Medikal estetik ve poliklinik işlemleri sıkı denetim altındaydı, ancak yeni düzenlemelerle birlikte denetim mekanizmalarının yetersiz kalması riski bulunmaktadır. Denetim eksiklikleri, sektördeki hizmet kalitesini olumsuz yönde etkileyebilir. Eğitim ve ruhsatlandırma süreçlerinin net olmaması, sektördeki standartların kaybolmasına sebebiyet verebilir. Yetersiz denetim, kayıt dışı hizmetlerin artmasına yol açarak, halk sağlığını tehdit edebilir. Halkın estetik uygulamalara olan güveninin kaybolması, sektörde büyük bir krize yol açabilir. Türkiye, medikal turizmde önemli bir destinasyon olmasına rağmen hizmet kalitesindeki düşüş uluslararası hasta sayısında azalmaya neden olabilir. Tüm bu sorunların önüne geçmek için bazı çözüm önerilerim bulunmaktadır. İlk olarak, medikal estetik uygulamalarını yapacak kişilerin yetki sınırları açıkça belirlenmeli ve uygulama için gerekli sertifikasyon ve eğitim süreçleri zorunlu hale getirilmelidir. Bu, sektördeki kaliteyi artıracak ve ehil olmayan kişilerin sektöre girişini engelleyecektir. Poliklinikler için ruhsat yenileme süreçleri daha esnek hale getirilmeli ve mağduriyetler önlenmelidir. Ayrıca, denetim mekanizmaları güçlendirilerek, kayıt dışı faaliyetler engellenmeli ve sektördeki hizmet kalitesi korunmalıdır. Bu tür önlemler, yönetmelik değişikliklerinin sektörde olumlu etkiler yaratmasına olanak tanıyacak ve sektördeki olası problemlerin önüne geçilecektir.

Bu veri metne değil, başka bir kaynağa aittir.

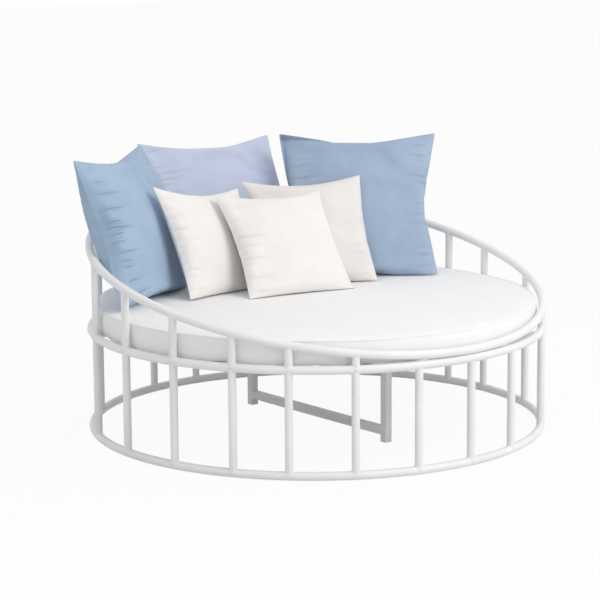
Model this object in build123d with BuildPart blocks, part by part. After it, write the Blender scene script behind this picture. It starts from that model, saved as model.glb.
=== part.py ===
from build123d import *
import os
from math import cos, degrees, atan, radians, sin, sqrt

# Round outdoor daybed: a drum of white tube round a loose seat pad and six loose cushions.
# Millimetres. The origin is on the drum's axis at the floor, +Z is up, and -Y is the low front.

# Hoops
ring_radius = 884
ring_tube = 32
tube_wall = 2
seat_ring_height = 403
# Rise of the top rail from front to back, as a share of the drum's radius.
rail_rise_share = 0.431

# Posts between the hoops
post_tube = 30
shortest_post = 15
# Bearings of the posts in degrees, anticlockwise from the low front; they open out at the sides.
post_bearings = (
    0, 15.5, 41, 67, 88, 101, 116, 131, 146, 161.5,
    176.5, 191.5, 221, 248.5, 267.5, 284.5, 300.5, 314, 329.5, 345,
)

# Frame under the seat
leg_width = 30
leg_wall = 2
leg_inset = 469
cap_thickness = 4
cap_plug_depth = 18
cap_clearance = 0.3
stretcher_clearance = 27
beam_width = 30
beam_depth = 30
slat_width = 40
slat_depth = 20
slat_wall = 1.5
slat_inset = 144
slat_count = 9

# Seat pad
pad_inset = 20
pad_thickness = 102
pad_edge_height = 92
pad_side_bulge = 12
pad_shoulder_width = 174
cover_cloth = 2
seat_clearance = 0.3

# Cushions, with their sides and thicknesses as shares of the pad's radius
large_side_share = 0.7176
large_thickness_share = 0.1968
small_side_share = 0.5382
small_thickness_share = 0.1505
seam_allowance = 6
cushion_sink = 10
drawn_in_share = 0.045
crown_power = 1.5
# Stations of the sections along a side, from the middle of the diagonal to the ear's tip.
station_shares = (-1, -0.6, -0.1, 0.4, 0.8, 0.97)
# Name, place of the lower edge across and towards the back in shares of the pad's radius,
# then the way it faces, its lean back and its roll in degrees.
large_place_shares = (
    ("large_cushion_left", -0.6075, 0.4021, 30.8, 19.3, -2.4),
    ("large_cushion_middle", 0.0607, 0.66, -9.0, 28.1, 0.1),
    ("large_cushion_right", 0.476, 0.233, -38.7, 23.1, 0.9),
)
small_place_shares = (
    ("small_cushion_left", -0.296, 0.279, 13.0, 26.2, -5.7),
    ("small_cushion_right", 0.185, 0.199, -28.1, 27.6, 3.2),
    ("small_cushion_front", -0.045, 0.049, -9.8, 35.7, -0.3),
)

ring_tube_radius = ring_tube / 2
ring_bore_radius = ring_tube_radius - tube_wall
floor_ring_height = ring_tube_radius
rail_rise = rail_rise_share * ring_radius
rail_low = seat_ring_height + ring_tube
rail_high = rail_low + rail_rise
rail_middle = (rail_low + rail_high) / 2
rail_slope = rail_rise / 2 / ring_radius
rail_tilt = degrees(atan(rail_slope))
slat_bottom = seat_ring_height - slat_depth / 2
slat_top = seat_ring_height + slat_depth / 2
beam_bottom = slat_bottom - beam_depth
slat_reach = ring_radius - post_tube / 2 - seat_clearance
outer_slat_place = ring_radius - slat_inset
slat_pitch = 2 * outer_slat_place / (slat_count - 1)
beam_half_length = outer_slat_place + slat_width / 2
leg_spacing = 2 * (ring_radius - leg_inset)
stretcher_height = stretcher_clearance + leg_width / 2
stretcher_half_length = (leg_spacing - leg_width) / 2
pad_radius = ring_radius - pad_inset
pad_flat_radius = pad_radius - pad_shoulder_width
pad_bottom = slat_top + seat_clearance
pad_top = pad_bottom + pad_thickness
cushion_floor = pad_top + seat_clearance

os.makedirs("parts", exist_ok=True)


def save(part, name):
    part.label = name
    export_step(part, f"parts/{name}.step")


def rail_height(bearing):
    """Height of the rail's centreline over a post."""
    return rail_middle - rail_rise / 2 * cos(radians(bearing))


def post_place(bearing):
    """Point of the drum's wall at a bearing from the low front."""
    return (ring_radius * sin(radians(bearing)), -ring_radius * cos(radians(bearing)))


# Top rail's plane: it cuts the drum's wall aslant, so every post under it stands upright
rail_plane = Plane(
    origin=(0, 0, rail_middle),
    x_dir=(1, 0, 0),
    z_dir=(0, -sin(radians(rail_tilt)), cos(radians(rail_tilt))),
)


def level_hoop(height, bore_radius):
    """Level hoop round the drum's axis, solid where the bore is zero."""
    with BuildPart() as hoop:
        with BuildSketch(Plane.XZ):
            with Locations((ring_radius, height)):
                Circle(ring_tube_radius)
                if bore_radius:
                    Circle(bore_radius, mode=Mode.SUBTRACT)
        revolve(axis=Axis.Z)
    return hoop.part


def sloping_hoop(bore_radius):
    """Hoop that follows the drum's wall along the rail's plane, solid where the bore is zero."""
    long_radius = ring_radius / cos(radians(rail_tilt))
    with BuildPart() as hoop:
        with BuildLine(rail_plane):
            line = EllipticalCenterArc((0, 0), ring_radius, long_radius, 0, arc_size=360)
        with BuildSketch(Plane(origin=line @ 0, z_dir=line % 0)):
            Circle(ring_tube_radius)
            if bore_radius:
                Circle(bore_radius, mode=Mode.SUBTRACT)
        sweep()
    return hoop.part


save(level_hoop(floor_ring_height, ring_bore_radius), "floor_ring")
save(level_hoop(seat_ring_height, ring_bore_radius), "seat_ring")
save(sloping_hoop(ring_bore_radius), "top_rail")

# Solid hoops, to cope the posts and slats against
floor_ring_room = level_hoop(floor_ring_height, 0)
seat_ring_room = level_hoop(seat_ring_height, 0)
top_rail_room = sloping_hoop(0)

# Posts, each coped to the hoops at both its ends
for number, bearing in enumerate(post_bearings, start=1):
    with BuildPart() as lower_post:
        with BuildSketch(Plane.XY.offset(floor_ring_height)):
            with Locations(post_place(bearing)):
                Circle(post_tube / 2)
                Circle(post_tube / 2 - tube_wall, mode=Mode.SUBTRACT)
        extrude(amount=seat_ring_height - floor_ring_height)
        add(floor_ring_room, mode=Mode.SUBTRACT)
        add(seat_ring_room, mode=Mode.SUBTRACT)
    save(lower_post.part, f"lower_post_{number:02d}")
    clear_height = rail_height(bearing) - seat_ring_height - ring_tube
    if clear_height < shortest_post:
        continue
    with BuildPart() as upper_post:
        with BuildSketch(Plane.XY.offset(seat_ring_height)):
            with Locations(post_place(bearing)):
                Circle(post_tube / 2)
                Circle(post_tube / 2 - tube_wall, mode=Mode.SUBTRACT)
        extrude(amount=rail_height(bearing) - seat_ring_height)
        add(seat_ring_room, mode=Mode.SUBTRACT)
        add(top_rail_room, mode=Mode.SUBTRACT)
    save(upper_post.part, f"upper_post_{number:02d}")

# Two legs of square tube, joined near the floor by a stretcher
for side, way in (("front", -1), ("rear", 1)):
    with BuildPart() as leg:
        with BuildSketch(Plane.XY.offset(cap_thickness)):
            with Locations((0, way * leg_spacing / 2)):
                Rectangle(leg_width, leg_width)
                Rectangle(leg_width - 2 * leg_wall, leg_width - 2 * leg_wall, mode=Mode.SUBTRACT)
        extrude(amount=beam_bottom - cap_thickness)
    save(leg.part, f"{side}_leg")

with BuildPart() as leg_caps:
    plug_width = leg_width - 2 * leg_wall - 2 * cap_clearance
    with BuildSketch():
        with GridLocations(0, leg_spacing, 1, 2):
            Rectangle(leg_width, leg_width)
    extrude(amount=cap_thickness)
    with BuildSketch(Plane.XY.offset(cap_thickness)):
        with GridLocations(0, leg_spacing, 1, 2):
            Rectangle(plug_width, plug_width)
    extrude(amount=cap_plug_depth)
save(leg_caps.part, "leg_caps")

with BuildPart() as stretcher:
    with BuildSketch(Plane.XZ):
        with Locations((0, stretcher_height)):
            Rectangle(leg_width, leg_width)
            Rectangle(leg_width - 2 * leg_wall, leg_width - 2 * leg_wall, mode=Mode.SUBTRACT)
    extrude(amount=stretcher_half_length, both=True)
save(stretcher.part, "stretcher")

with BuildPart() as deck_beam:
    with BuildSketch(Plane.XZ):
        with Locations((0, beam_bottom + beam_depth / 2)):
            Rectangle(beam_width, beam_depth)
            Rectangle(beam_width - 2 * leg_wall, beam_depth - 2 * leg_wall, mode=Mode.SUBTRACT)
    extrude(amount=beam_half_length, both=True)
save(deck_beam.part, "deck_beam")

# Deck slats of flat tube, coped to the seat ring
with BuildPart() as deck_slats:
    with BuildSketch(Plane.YZ.offset(-ring_radius)):
        with Locations((0, seat_ring_height)):
            with GridLocations(slat_pitch, 0, slat_count, 1):
                Rectangle(slat_width, slat_depth)
                Rectangle(
                    slat_width - 2 * slat_wall, slat_depth - 2 * slat_wall, mode=Mode.SUBTRACT
                )
    extrude(amount=2 * ring_radius)
    with BuildSketch(Plane.XY.offset(slat_bottom)):
        Circle(slat_reach)
    extrude(amount=slat_depth, mode=Mode.INTERSECT)
    add(seat_ring_room, mode=Mode.SUBTRACT)
save(deck_slats.part, "deck_slats")


def pad_section(inset):
    """Half section of the round pad, inset from its outside."""
    edge = pad_radius - pad_side_bulge - inset
    bottom = pad_bottom + inset
    shoulder = pad_bottom + pad_edge_height - inset
    top = pad_top - inset
    with BuildSketch(Plane.XZ) as section:
        with BuildLine():
            Line((0, bottom), (edge, bottom))
            ThreePointArc(
                (edge, bottom), (pad_radius - inset, (bottom + shoulder) / 2), (edge, shoulder)
            )
            TangentArc((pad_flat_radius, top), (edge, shoulder), tangent=(1, 0))
            Polyline((pad_flat_radius, top), (0, top), (0, bottom))
        make_face()
    return section.sketch


pad_outside = pad_section(0)
pad_inside = pad_section(cover_cloth)
pad_filling = pad_section(cover_cloth + seat_clearance)

with BuildPart() as seat_pad_cover:
    revolve(pad_outside, Axis.Z)
    revolve(pad_inside, Axis.Z, mode=Mode.SUBTRACT)
save(seat_pad_cover.part, "seat_pad_cover")

with BuildPart() as seat_pad_foam:
    revolve(pad_filling, Axis.Z)
save(seat_pad_foam.part, "seat_pad_foam")


def cushion_plane(across_share, back_share, facing, lean, roll, side):
    """Middle plane of a cushion that stands on the pad and leans back."""
    foot = Location((across_share * pad_radius, back_share * pad_radius, pad_top - cushion_sink))
    upright = Rot(Z=facing) * Rot(X=90 - lean) * Rot(Z=roll)
    return Plane(foot * upright * Pos(Y=side / 2))


def cushion_form(middle, side, thickness, floor):
    """Crowned square with drawn-in sides, lofted from its diagonal to one ear and mirrored."""
    diagonal = Plane(middle.location * Rot(Z=45))
    across_diagonal = Plane(diagonal.origin, x_dir=diagonal.y_dir, z_dir=diagonal.x_dir)
    half_diagonal = side / sqrt(2)
    with BuildPart() as form:
        for share in station_shares:
            dip = drawn_in_share * (1 - share**2)
            reach_share = (1 + share) / 2 - dip
            half_width = half_diagonal * ((1 - share) / 2 - dip)
            half_crown = thickness / 2 * (1 - reach_share**2) ** crown_power
            with BuildSketch(across_diagonal.offset(half_diagonal * reach_share)):
                with BuildLine():
                    ThreePointArc((-half_width, 0), (0, half_crown), (half_width, 0))
                    ThreePointArc((half_width, 0), (0, -half_crown), (-half_width, 0))
                make_face()
        loft()
        mirror(about=across_diagonal)
        split(bisect_by=Plane.XY.offset(floor), keep=Keep.TOP)
    return form.part


for side_share, thickness_share, places in (
    (large_side_share, large_thickness_share, large_place_shares),
    (small_side_share, small_thickness_share, small_place_shares),
):
    side = side_share * pad_radius
    thickness = thickness_share * pad_radius
    inner_side = side - 2 * seam_allowance
    inner_thickness = thickness - 2 * cover_cloth
    for name, across_share, back_share, facing, lean, roll in places:
        middle = cushion_plane(across_share, back_share, facing, lean, roll, side)
        with BuildPart() as cushion_cover:
            add(cushion_form(middle, side, thickness, cushion_floor))
            add(
                cushion_form(middle, inner_side, inner_thickness, cushion_floor + cover_cloth),
                mode=Mode.SUBTRACT,
            )
        save(cushion_cover.part, f"{name}_cover")
        with BuildPart() as cushion_filling:
            add(
                cushion_form(
                    middle,
                    inner_side - 2 * seat_clearance,
                    inner_thickness - 2 * seat_clearance,
                    cushion_floor + cover_cloth + seat_clearance,
                )
            )
        save(cushion_filling.part, f"{name}_filling")
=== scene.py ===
import math
import random

import bmesh
import bpy
from mathutils import Matrix, Vector, noise


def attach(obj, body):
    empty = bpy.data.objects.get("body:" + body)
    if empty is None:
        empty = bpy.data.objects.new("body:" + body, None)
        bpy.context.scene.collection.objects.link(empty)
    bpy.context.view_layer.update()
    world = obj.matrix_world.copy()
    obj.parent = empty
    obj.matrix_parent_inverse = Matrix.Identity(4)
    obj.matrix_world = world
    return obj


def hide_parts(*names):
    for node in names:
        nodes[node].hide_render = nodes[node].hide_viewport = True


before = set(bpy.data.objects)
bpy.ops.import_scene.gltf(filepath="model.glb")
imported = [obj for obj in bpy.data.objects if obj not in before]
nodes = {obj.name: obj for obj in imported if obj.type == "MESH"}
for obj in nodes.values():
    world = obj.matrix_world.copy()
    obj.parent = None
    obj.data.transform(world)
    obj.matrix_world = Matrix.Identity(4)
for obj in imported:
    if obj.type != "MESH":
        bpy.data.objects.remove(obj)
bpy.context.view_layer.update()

# Round outdoor daybed. Metres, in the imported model's frame: the origin is on the drum's axis at
# the floor, +Z is up and -Y is the low front.

# Frame
ring_radius = 0.884
ring_tube = 0.032
post_tube = 0.030
floor_ring_height = 0.016
seat_ring_height = 0.403
rail_low = 0.435
rail_rise = 0.381
post_bearings = (
    0, 15.5, 41, 67, 88, 101, 116, 131, 146, 161.5,
    176.5, 191.5, 221, 248.5, 267.5, 284.5, 300.5, 314, 329.5, 345,
)
weld_radius = 0.0026

# Seat pad
pad_radius = 0.864
pad_bottom = 0.4133
pad_top = 0.5153
pad_side_bulge = 0.012
slat_pitch = 0.185
slat_width = 0.040
sag_depth = 0.009
sag_radius = 0.7
roll_depth = 0.005
roll_radius = 0.3
ripple_share = 0.0022

# Cushions
cushion_foot = 0.5053
large_side = 0.620
large_thickness = 0.170
small_side = 0.465
small_thickness = 0.130


# Finishes

def start_material(name, roughness):
    """Empty principled material, with its nodes, links and shader."""
    material = bpy.data.materials.new(name)
    material.use_nodes = True
    tree = material.node_tree
    shader = tree.nodes["Principled BSDF"]
    shader.inputs["Roughness"].default_value = roughness
    return material, tree, shader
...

Sonuç olarak, bu alanı düzenleyecek yeni bir hükmün bulunmaması sağlık kuruluşları için büyük bir hukuki riske dönüşebilir. Sağlık kurumları ve uygulamayı yapan kişiler, yasal sorumluluklarını yerine getirmedikleri takdirde, bir malpraktis davası durumunda hem maddi hem de itibar kaybı yaşayabilirler. Bu sebeple, sektördeki düzenlemelerin netleştirilmesi ve medikal estetik alanındaki uygulamalar konusunda hukuki çerçevenin belirginleşmesi hem sağlık çalışanları hem de hastalar için kritik öneme sahiptir.